-- The exercise --
Pick out each line with the word "piece" from the material that follows.
━━ Record set ━━
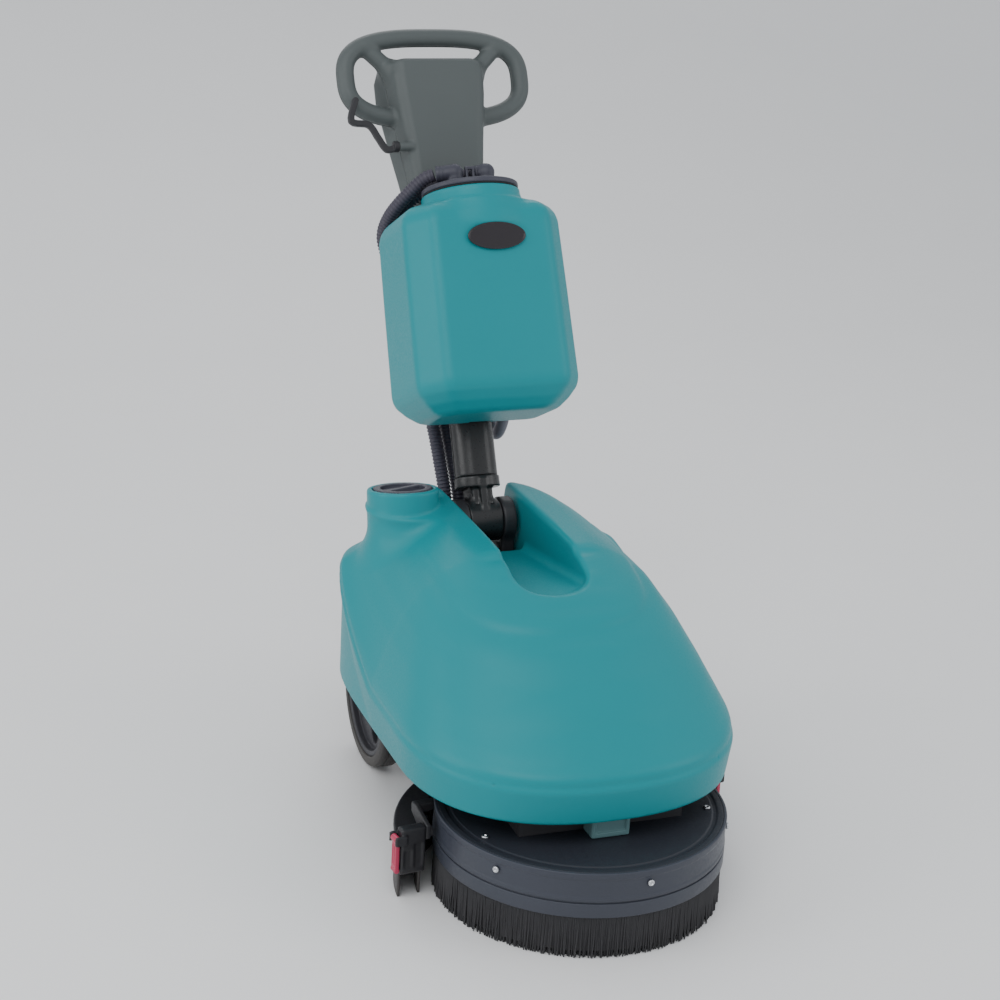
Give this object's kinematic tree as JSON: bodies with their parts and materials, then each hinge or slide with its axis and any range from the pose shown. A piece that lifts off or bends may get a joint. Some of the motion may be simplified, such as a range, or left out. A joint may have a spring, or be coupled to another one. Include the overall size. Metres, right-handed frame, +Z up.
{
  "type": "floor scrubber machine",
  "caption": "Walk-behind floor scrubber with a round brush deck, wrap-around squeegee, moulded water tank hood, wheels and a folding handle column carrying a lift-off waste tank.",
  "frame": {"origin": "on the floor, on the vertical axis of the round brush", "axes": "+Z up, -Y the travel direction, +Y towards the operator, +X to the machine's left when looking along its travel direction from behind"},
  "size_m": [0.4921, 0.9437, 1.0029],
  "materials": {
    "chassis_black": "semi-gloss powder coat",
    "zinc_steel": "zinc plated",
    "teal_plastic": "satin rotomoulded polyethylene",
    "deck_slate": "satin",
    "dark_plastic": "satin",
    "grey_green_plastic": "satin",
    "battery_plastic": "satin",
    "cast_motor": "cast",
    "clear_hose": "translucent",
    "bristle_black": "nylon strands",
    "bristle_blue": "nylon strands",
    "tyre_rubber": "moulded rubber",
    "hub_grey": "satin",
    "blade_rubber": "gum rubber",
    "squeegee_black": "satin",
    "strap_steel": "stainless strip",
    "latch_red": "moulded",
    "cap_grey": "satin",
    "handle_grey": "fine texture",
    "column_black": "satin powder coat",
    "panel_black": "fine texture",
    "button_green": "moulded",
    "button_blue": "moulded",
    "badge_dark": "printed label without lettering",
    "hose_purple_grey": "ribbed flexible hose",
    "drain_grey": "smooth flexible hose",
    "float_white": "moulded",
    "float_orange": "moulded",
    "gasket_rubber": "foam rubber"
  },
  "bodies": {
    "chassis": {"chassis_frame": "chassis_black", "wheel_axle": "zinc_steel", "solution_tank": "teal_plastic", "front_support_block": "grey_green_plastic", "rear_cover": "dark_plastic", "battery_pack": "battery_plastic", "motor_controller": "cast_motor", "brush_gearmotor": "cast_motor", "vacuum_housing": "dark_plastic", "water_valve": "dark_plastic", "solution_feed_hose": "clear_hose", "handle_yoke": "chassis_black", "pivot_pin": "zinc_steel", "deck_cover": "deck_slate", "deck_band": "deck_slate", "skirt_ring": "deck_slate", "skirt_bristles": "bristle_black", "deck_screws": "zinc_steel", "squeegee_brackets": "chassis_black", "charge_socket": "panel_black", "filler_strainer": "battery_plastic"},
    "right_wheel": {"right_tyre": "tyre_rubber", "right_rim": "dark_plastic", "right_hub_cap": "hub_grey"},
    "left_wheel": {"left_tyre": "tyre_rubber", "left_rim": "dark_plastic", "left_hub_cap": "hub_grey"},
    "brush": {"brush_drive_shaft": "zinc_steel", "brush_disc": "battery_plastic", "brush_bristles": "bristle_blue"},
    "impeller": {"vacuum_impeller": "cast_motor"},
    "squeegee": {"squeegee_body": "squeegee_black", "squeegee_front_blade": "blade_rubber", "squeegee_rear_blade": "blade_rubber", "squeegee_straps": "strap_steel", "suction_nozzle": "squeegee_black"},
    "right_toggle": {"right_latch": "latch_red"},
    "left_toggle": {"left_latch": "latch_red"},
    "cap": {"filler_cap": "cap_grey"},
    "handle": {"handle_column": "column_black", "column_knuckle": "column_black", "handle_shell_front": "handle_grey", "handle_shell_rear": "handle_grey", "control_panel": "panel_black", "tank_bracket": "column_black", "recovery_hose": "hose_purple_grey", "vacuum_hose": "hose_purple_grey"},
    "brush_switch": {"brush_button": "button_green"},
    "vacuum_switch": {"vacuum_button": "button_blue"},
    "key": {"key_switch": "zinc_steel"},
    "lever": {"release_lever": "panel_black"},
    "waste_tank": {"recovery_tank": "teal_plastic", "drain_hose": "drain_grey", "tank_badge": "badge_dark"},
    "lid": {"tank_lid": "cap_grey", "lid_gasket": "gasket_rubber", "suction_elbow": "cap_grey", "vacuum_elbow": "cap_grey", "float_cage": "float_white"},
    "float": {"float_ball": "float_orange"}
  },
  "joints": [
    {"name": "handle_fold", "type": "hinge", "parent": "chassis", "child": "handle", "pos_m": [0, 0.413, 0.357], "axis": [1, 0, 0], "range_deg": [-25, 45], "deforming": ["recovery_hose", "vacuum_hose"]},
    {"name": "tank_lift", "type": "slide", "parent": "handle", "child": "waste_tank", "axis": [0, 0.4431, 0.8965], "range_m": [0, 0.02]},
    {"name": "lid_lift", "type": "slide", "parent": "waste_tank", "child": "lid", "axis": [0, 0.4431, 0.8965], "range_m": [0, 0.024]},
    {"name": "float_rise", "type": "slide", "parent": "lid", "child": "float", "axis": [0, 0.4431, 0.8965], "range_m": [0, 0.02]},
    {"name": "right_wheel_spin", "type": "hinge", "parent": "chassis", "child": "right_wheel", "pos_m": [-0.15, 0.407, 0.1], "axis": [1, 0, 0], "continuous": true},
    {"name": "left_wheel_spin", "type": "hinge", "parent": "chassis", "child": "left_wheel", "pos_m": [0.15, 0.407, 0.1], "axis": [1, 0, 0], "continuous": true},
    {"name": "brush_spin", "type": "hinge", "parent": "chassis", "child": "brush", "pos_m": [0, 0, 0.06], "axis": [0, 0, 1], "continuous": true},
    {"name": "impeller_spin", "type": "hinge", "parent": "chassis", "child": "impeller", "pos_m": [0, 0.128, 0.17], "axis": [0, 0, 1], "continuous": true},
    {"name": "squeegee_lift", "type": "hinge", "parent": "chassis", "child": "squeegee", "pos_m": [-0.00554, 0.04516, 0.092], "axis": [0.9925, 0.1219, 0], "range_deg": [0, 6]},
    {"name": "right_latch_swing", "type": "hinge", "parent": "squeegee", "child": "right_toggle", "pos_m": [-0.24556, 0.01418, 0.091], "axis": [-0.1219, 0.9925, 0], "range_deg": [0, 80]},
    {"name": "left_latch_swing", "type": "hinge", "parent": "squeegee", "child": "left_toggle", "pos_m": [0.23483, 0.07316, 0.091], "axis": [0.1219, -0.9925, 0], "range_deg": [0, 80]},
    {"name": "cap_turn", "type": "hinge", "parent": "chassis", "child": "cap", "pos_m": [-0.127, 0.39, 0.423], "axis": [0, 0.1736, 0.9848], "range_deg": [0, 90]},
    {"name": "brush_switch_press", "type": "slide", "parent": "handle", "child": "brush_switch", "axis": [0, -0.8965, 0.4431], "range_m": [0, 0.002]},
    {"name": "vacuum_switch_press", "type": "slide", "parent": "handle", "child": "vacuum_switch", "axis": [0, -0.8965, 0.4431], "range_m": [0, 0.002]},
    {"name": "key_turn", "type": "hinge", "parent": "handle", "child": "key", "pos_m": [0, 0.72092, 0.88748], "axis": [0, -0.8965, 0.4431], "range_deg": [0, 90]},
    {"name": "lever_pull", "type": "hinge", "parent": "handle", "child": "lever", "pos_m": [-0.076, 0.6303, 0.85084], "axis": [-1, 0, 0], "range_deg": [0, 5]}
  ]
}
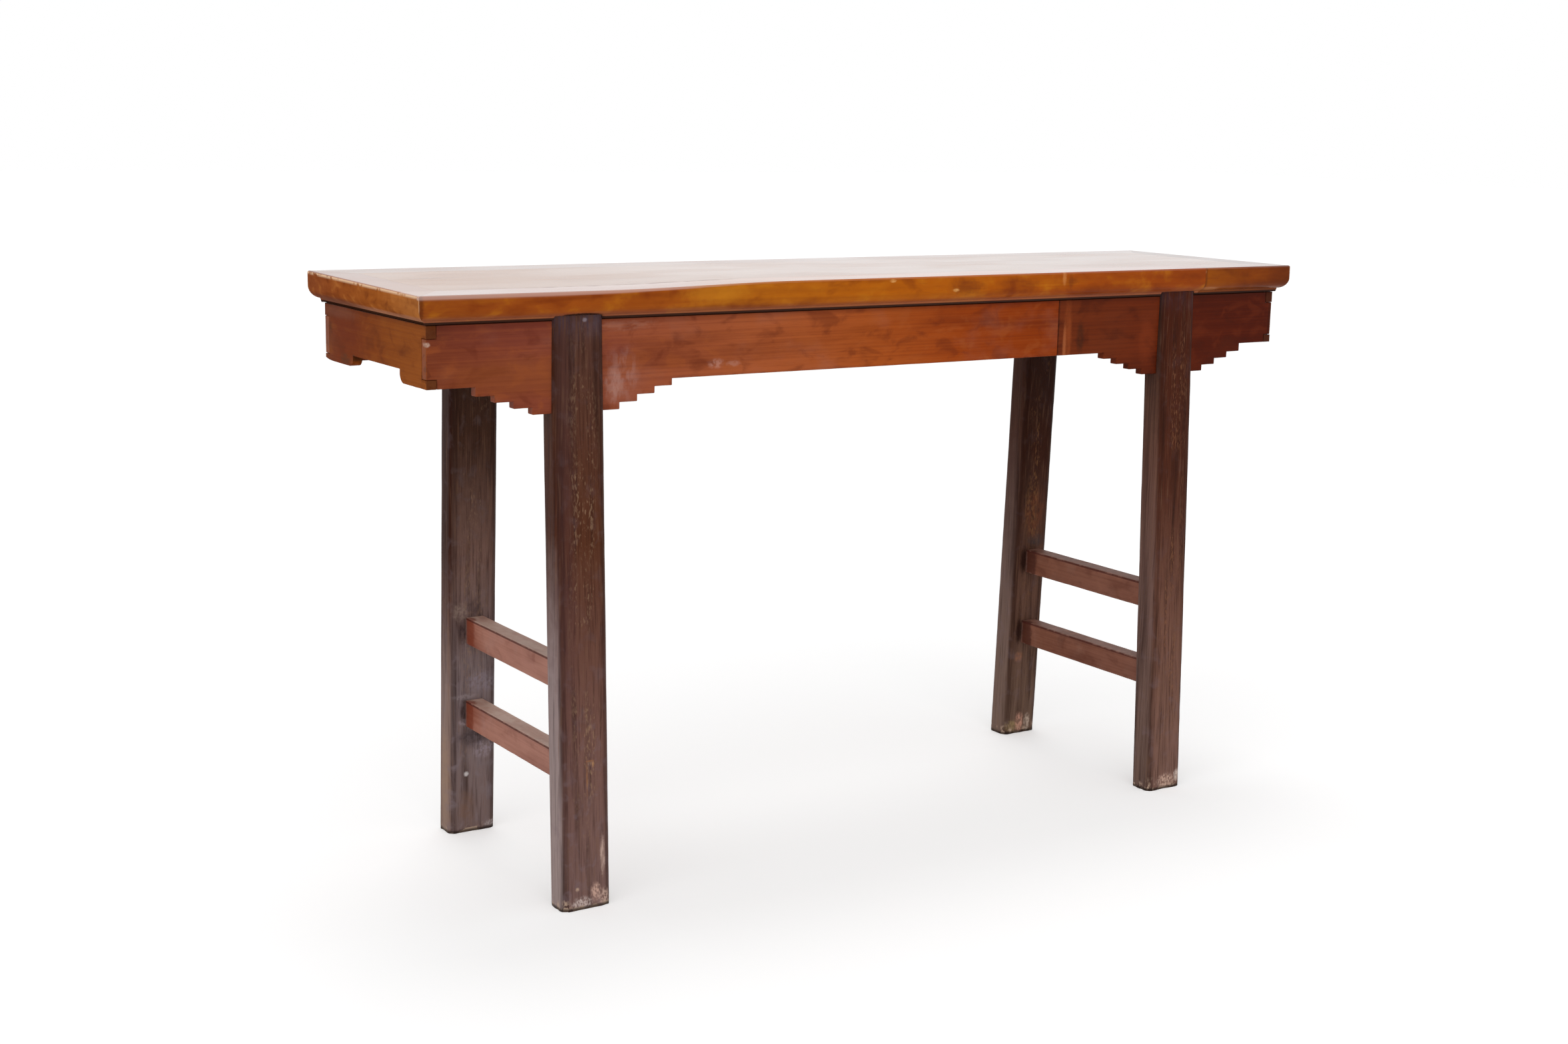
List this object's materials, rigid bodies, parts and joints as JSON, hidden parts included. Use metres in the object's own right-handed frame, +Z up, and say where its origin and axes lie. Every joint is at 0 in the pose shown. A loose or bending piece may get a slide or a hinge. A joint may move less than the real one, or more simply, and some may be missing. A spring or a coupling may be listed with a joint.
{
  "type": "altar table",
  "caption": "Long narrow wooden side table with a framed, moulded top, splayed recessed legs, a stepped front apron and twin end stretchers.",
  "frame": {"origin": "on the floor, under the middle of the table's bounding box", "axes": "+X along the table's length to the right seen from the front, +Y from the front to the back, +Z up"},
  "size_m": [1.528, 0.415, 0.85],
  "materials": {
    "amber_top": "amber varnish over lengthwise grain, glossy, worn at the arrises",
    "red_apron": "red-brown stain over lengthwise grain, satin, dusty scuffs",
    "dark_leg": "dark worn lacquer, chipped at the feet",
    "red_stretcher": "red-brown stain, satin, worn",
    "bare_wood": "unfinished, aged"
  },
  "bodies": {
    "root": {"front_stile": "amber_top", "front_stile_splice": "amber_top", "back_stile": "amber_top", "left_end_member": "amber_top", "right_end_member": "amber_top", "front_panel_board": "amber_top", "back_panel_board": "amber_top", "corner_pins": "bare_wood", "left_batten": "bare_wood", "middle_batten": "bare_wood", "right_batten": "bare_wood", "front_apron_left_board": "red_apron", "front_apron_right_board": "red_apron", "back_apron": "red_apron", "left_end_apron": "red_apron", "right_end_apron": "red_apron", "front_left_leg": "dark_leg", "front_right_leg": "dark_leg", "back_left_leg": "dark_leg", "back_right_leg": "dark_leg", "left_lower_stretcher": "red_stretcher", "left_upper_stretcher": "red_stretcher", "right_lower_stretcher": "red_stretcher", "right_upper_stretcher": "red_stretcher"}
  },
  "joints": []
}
━━━
-- Exercise result --
Give this object's kinematic tree as JSON: bodies with their parts and materials, then each hinge or slide with its axis and any range from the pose shown. A piece that lifts off or bends may get a joint. Some of the motion may be simplified, such as a range, or left out. A joint may have a spring, or be coupled to another one. Include the overall size. Metres, right-handed frame, +Z up.
List this object's materials, rigid bodies, parts and joints as JSON, hidden parts included. Use metres in the object's own right-handed frame, +Z up, and say where its origin and axes lie. Every joint is at 0 in the pose shown. A loose or bending piece may get a slide or a hinge. A joint may move less than the real one, or more simply, and some may be missing. A spring or a coupling may be listed with a joint.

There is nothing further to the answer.